The second is that, as far as I can recall, this is the first back-to-back cruise I have done with the identical itinerary in reverse.  Some of the ports are good for one day but a bit thin for two (and in a few cases, three), so my eagerness to go ashore has been depleted, especially when the weather is as hot and humid as it has been. I am usually fine with “been there, done that,” kinds of ports because at the very least, it’s a different day, different people, different possibilities for serendipity.  Still,  I am a bit tired, and not really as up for that as I might be. Better get used to repetition  because this summer i will be going around and around in the Baltic for two months!

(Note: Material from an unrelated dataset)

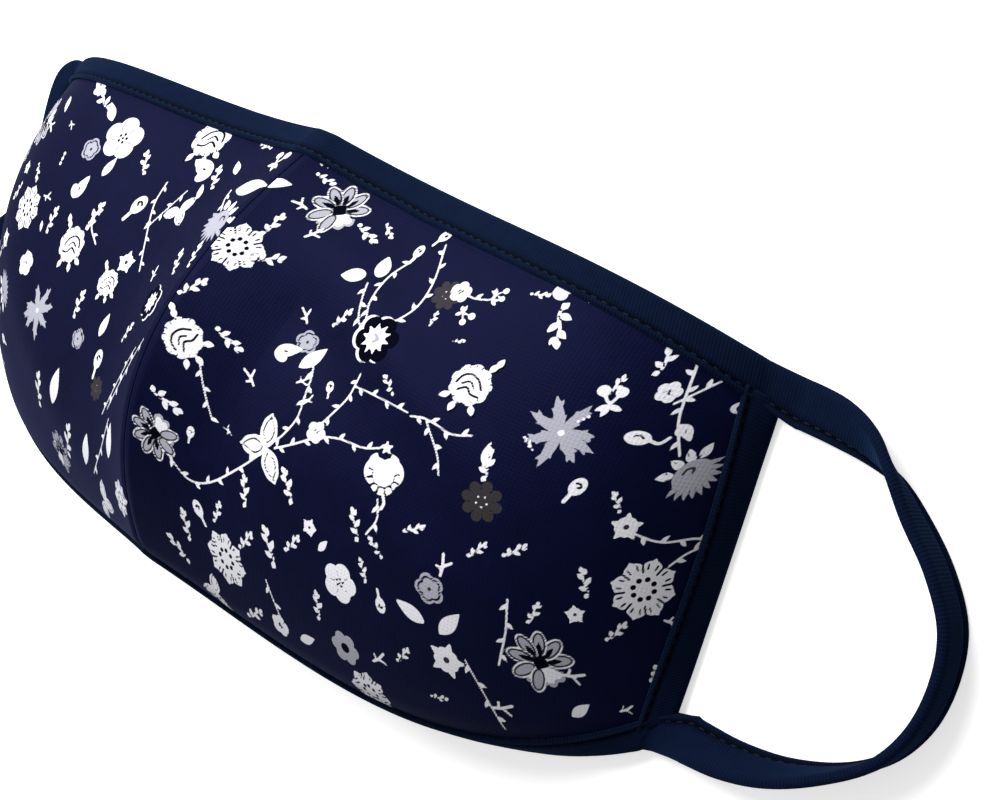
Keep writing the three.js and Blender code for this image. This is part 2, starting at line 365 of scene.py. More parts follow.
def windflower(x, y):
    yield "grey", np.maximum(round_flower(x, y, 13, 0.84, 0.16, 10), y + 0.5 * np.abs(x))
    yield "white", np.maximum(round_flower(x, y, 13, 0.72, 0.16, 10), y + 0.5 * np.abs(x) + 0.06)
    for turn in (4, 44, 82, 120, 160, 204, 250):
        c, s = heading(turn)
        yield "white", oval(x, y, 0.60 * c, 0.60 * s, 0.44, 0.25, turn)
        yield "brown", oval(x, y, 0.60 * c, 0.60 * s, 0.38, 0.19, turn)
        yield "grey", oval(x, y, 0.60 * c, 0.60 * s, 0.33, 0.14, turn)
        if turn < 180:
            yield "black", leaf(x, y, 0.2 * c, 0.2 * s, 0.50, 0.075, turn)
    yield "black", np.maximum(np.abs(x + 0.25 * y), np.abs(y - 0.25 * x)) - 0.20


def ring_star(x, y):
    yield "white", round_flower(x + 0.08, y + 0.02, 6, 1.0, 0.2, 20)
    yield "black", round_flower(x - 0.02, y, 6, 0.94, 0.22, 20)
    yield "white", round_flower(x, y, 10, 0.66, 0.45, 5, pointed=True)
    yield "white", disc(x, y, 0, 0, 0.42)
    yield "grey", line(x, y, [(-0.10, 0.14), (0.12, 0.02), (-0.02, -0.14)], 0.05)


def dotted_flower(x, y):
    yield "brown", round_flower(x, y, 8, 1, 0.3)
    yield "ground", rays(x, y, 8, 0.55, 0.85, 0.03, 22.5)
    yield "white", dots(x, y, 5, 0.26, 0.070)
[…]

Third, this has been a long assignment for me.  I left home in early December, beginning in Bali, and not ending until Athens in May—five months total, and I am now into the fourth month.  I have been on and off ships, but mostly on.  It’s so long without a break,  because Australia and Asia are so far away that going home and coming back was too gruesome to consider when I set up my schedule.  Getting my life essentially for free while onboard was a huge part of the equation in pulling together My Year of Living Travelly, and paying the bills for land expenses can get pretty steep for a community college pensioner, so I set it up to have as much of the former and as little of the latter as possible— at most about nine or ten days on land at a time.

Still, this is the life for me.  I look forward to getting my laptop problem fixed, and expect that will put some bounce in my step.  And then—Bucket List!—I am off to the Maldives, a cluster of islands in the Indian Ocean, on an itinerary that will work its way back to Singapore,  with most stops, including Sri Lanka, in places I have never been, or am eager to see again.  I can’t wait!  But first a little recovery time, for my laptop, and me.